Lenovo Thursday reported a 51 percent earnings decline for its fiscal first quarter, which ended June 30, and the layoff of 3,200 nonmanufacturing employees, equal to about 5 percent of its total workforce, amid a softening global PC market and a struggle to digest large acquisitions.

In the Americas, Lenovo consolidated sales grew 46 percent year over year, to about $3.3 billion, accounting for nearly a third of the company's worldwide sales, the company said in its earnings release. It finished the quarter with 13 percent PC market share in the Americas and a 20 percent market share in PCs worldwide. PC shipments in the Americas were up 8.8 percent, but were down more than 7 percent overall.

[Related: Demo: 2nd Gen Lenovo ThinkPad Yoga]

Still, Lou Giovanetti, co-founder of Waltham, Mass.-based Lenovo partner CPU Sales and Service, said that while CPU Sales sells a lot of Lenovo notebooks, revenue growth with Lenovo has been stuck around "a couple percent" a year.

"It's nothing we can say 'wow' about," Giovanetti said.

Giovanetti said Lenovo's channel operation is helpful and supportive, but the company is facing two distinct challenges: The market isn't "ready to accept Lenovo servers," and customers don't feel the need to buy PCs with the frequency they once did.

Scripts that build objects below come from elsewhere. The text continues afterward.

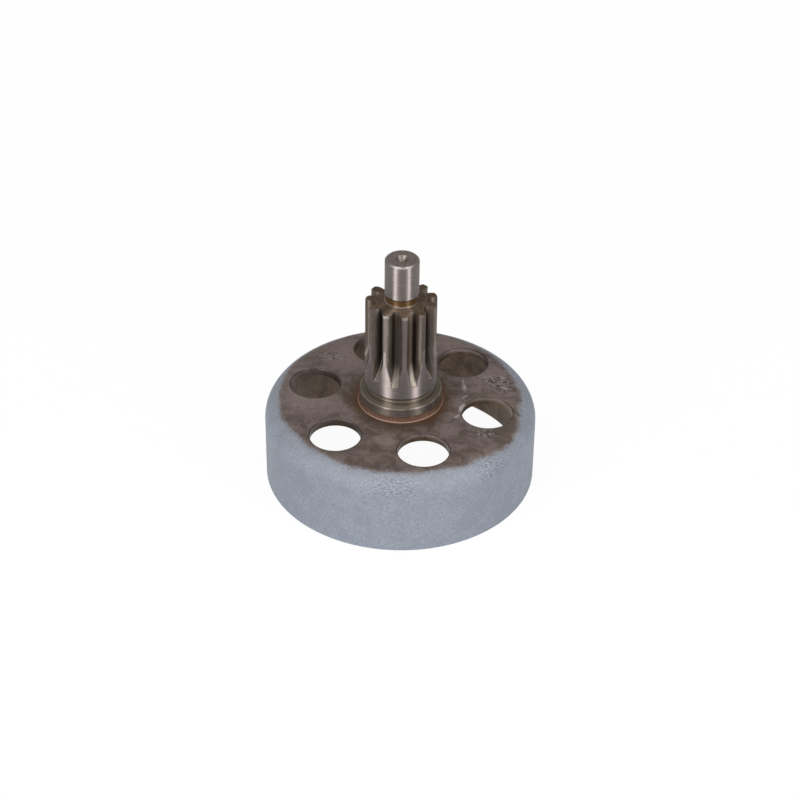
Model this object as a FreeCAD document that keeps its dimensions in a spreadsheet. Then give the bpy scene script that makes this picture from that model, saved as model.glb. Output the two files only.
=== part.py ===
"""Clutch drum with its pinion shaft, for a small two-stroke garden machine.

Three pieces make it. A cup drawn from sheet steel, whose inside wall the clutch shoes grip. A shaft
turned and hobbed from one bar, with a collar, a bearing seat, a pinion and a journal. The ring of
braze that holds the shaft's collar to the web of the cup.

The drum stands on its open rim. The origin is on the axis in the plane of the rim, +Z runs up the
shaft and +X points at the first vent. All lengths are millimetres and all angles are degrees.
"""

import FreeCAD, Part
import math
import os
from collections import namedtuple

import Sketcher

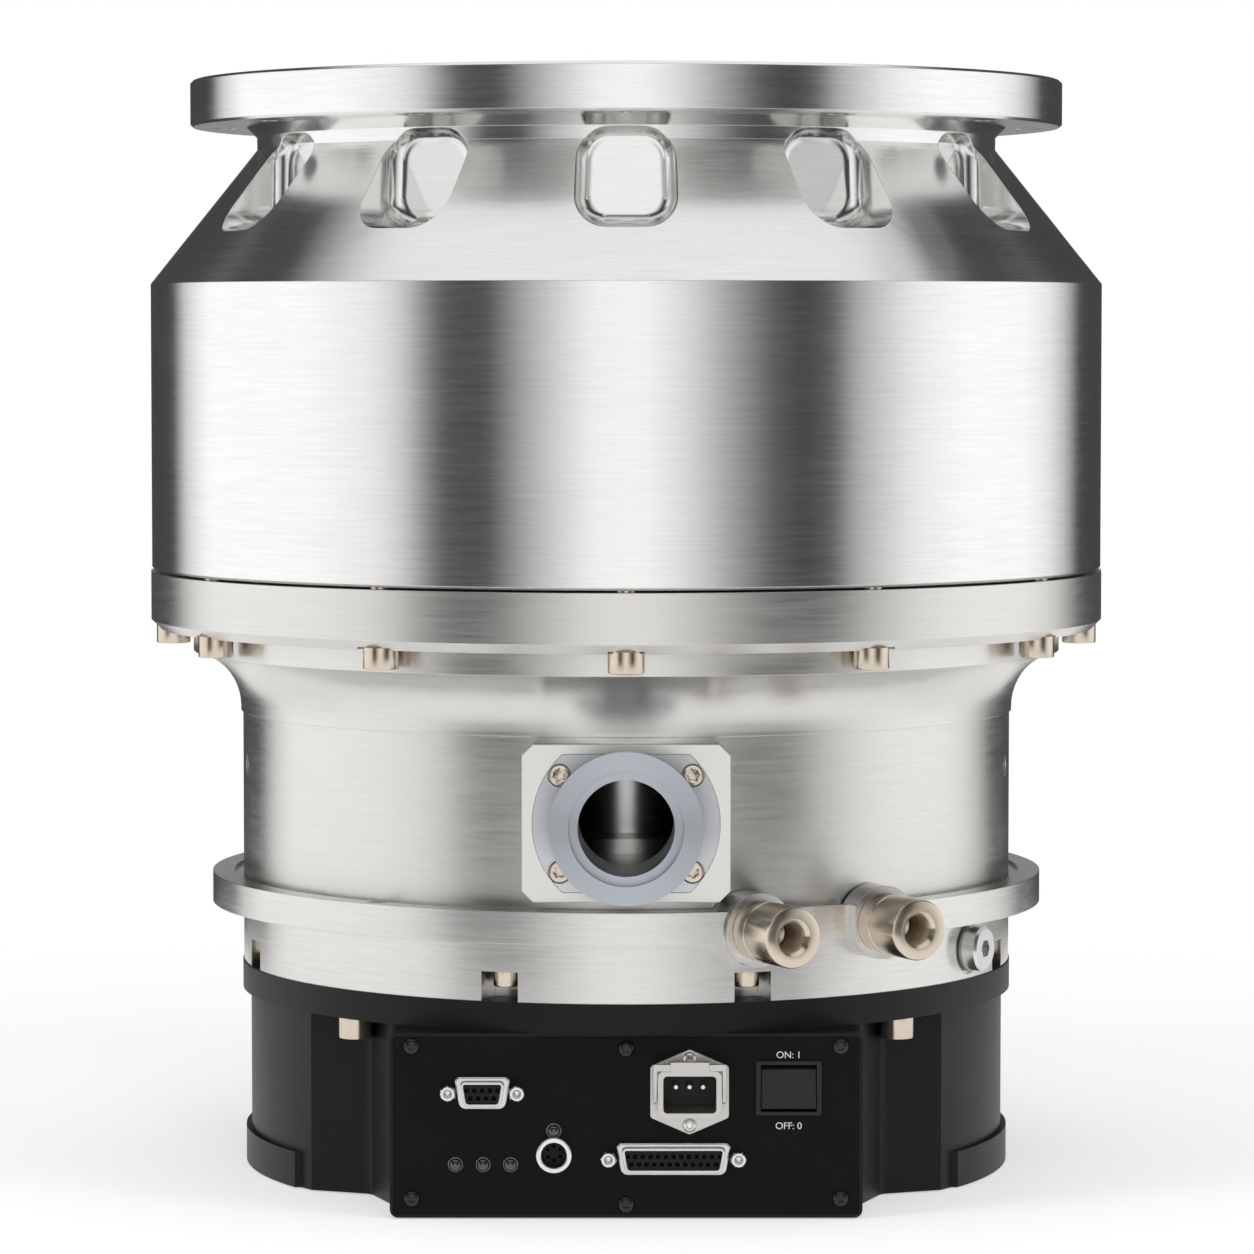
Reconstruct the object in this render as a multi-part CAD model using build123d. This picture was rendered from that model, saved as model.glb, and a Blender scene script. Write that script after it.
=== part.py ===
from build123d import *
import os
from math import cos, radians, sin, sqrt, tan

# Turbomolecular pump with a levitated rotor and an onboard controller.
# Millimetres. The pump's axis is Z, the underside lies at Z = 0 and the control panel faces -Y.
# An angle in a name counts from the front (-Y) towards +X.

# ---- Clearances -------------------------------------------------------------------------------
seat = 0.1           # between a piece and the bore or pocket that holds it
thread_gap = 0.1     # round the shank of a screw
reach = 60.0         # how far a cutter runs past what it cuts

# ---- Stack of casings, from the underside up --------------------------------------------------
controller_height = 67.2
controller_ring_height = 10.8
skirt_height = 22.7
foot_thickness = 11.7
base_height = 115.8
base_ring_height = 21.8
seal_thickness = 0.8
casing_height = 109.0
shoulder_height = 51.2
collar_height = 8.7
flange_thickness = 17.5

skirt_z = controller_height + controller_ring_height
foot_z = skirt_z + skirt_height
base_z = foot_z + foot_thickness
joint_z = base_z + base_height
base_ring_z = joint_z - base_ring_height
casing_z = joint_z + seal_thickness
shoulder_z = casing_z + casing_height
collar_z = shoulder_z + shoulder_height
flange_z = collar_z + collar_height
top_z = flange_z + flange_thickness

# ---- Envelope ---------------------------------------------------------------------------------
casing_radius = 183.0
casing_bore = 166.0
inlet_radius = 130.5
flange_radius = 167.5
collar_radius = 142.0
collar_relief = 4.0
edge_break = 1.0
inlet_holes = 12
inlet_hole_circle = 155.0
inlet_hole_radius = 5.5
inlet_land = 8.0     # casing left above the stator stack, inside the shoulder

pocket_width = 37.0
pocket_top_width = 34.0
pocket_height = 36.0
pocket_centre_z = 375.5
pocket_floor_radius = 138.0
pocket_corner = 11.5
pocket_floor_break = 3.5

# ---- Pump base --------------------------------------------------------------------------------
base_ring_radius = 183.4
base_ring_chamfer = 3.5
undercut_radius = 167.2
flare_radius = 22.0
flare_z = 176.0
flare_step = 0.8
flare_land = 1.5
neck_radius = 148.3
drag_bore = 138.0
plenum_radius = 130.0
drag_seat_z = 166.0
base_floor = 11.6
neck_hole_angle = 77.0
neck_hole_radius = 4.2
neck_hole_depth = 12.0
neck_hole_z = 154.0

casing_screws = 12
casing_screw_circle = 175.6
casing_screw_depth = 18.0
spotface_radius = 8.25
spotface_depth = 1.0

# ---- Exhaust ----------------------------------------------------------------------------------
pad_width = 75.0
pad_bottom_z = 115.4
pad_height = 56.8
pad_corner = 4.0
pad_face = 151.5
exhaust_z = 143.8
exhaust_bore = 17.3
nozzle_plate_radius = 33.7
nozzle_plate_half_height = 24.8
nozzle_plate_thickness = 6.0
nozzle_length = 20.5
nozzle_wall = 3.2
clamp_flange_radius = 27.5
clamp_flange_rim = 3.0
clamp_flange_cone = 15.0
centring_step = 3.3
centring_depth = 2.6
nozzle_screw_x = 23.9
nozzle_screw_z = 17.4
nozzle_screw_depth = 14.0
nozzle_counterbore_radius = 4.3
nozzle_counterbore_depth = 3.0
exhaust_seal_inner = 21.5
exhaust_seal_width = 3.0
exhaust_seal_thickness = 1.5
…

"The whole desktop arena is shrinking because people are mobile," Giovanetti said, "and machines are so powerful these days, there's no need to upgrade every two years. It's almost like we're slicing our own throat."

Last year, Lenovo acquired for $5 billion the Motorola smartphone business from Google and IBM's x86 server business.

The company said saturation in the Chinese smartphone market kept that business down during the quarter. And Giovanetti said, so far, Lenovo servers have been a tough sell.

CPU Sales is also a Dell and Hewlett-Packard partner, and Giovanetti said switching customers from one of those industry stalwarts to Lenovo has been a challenge both because customers "don't seem to be biting," and because Dell and HP compete aggressively on price.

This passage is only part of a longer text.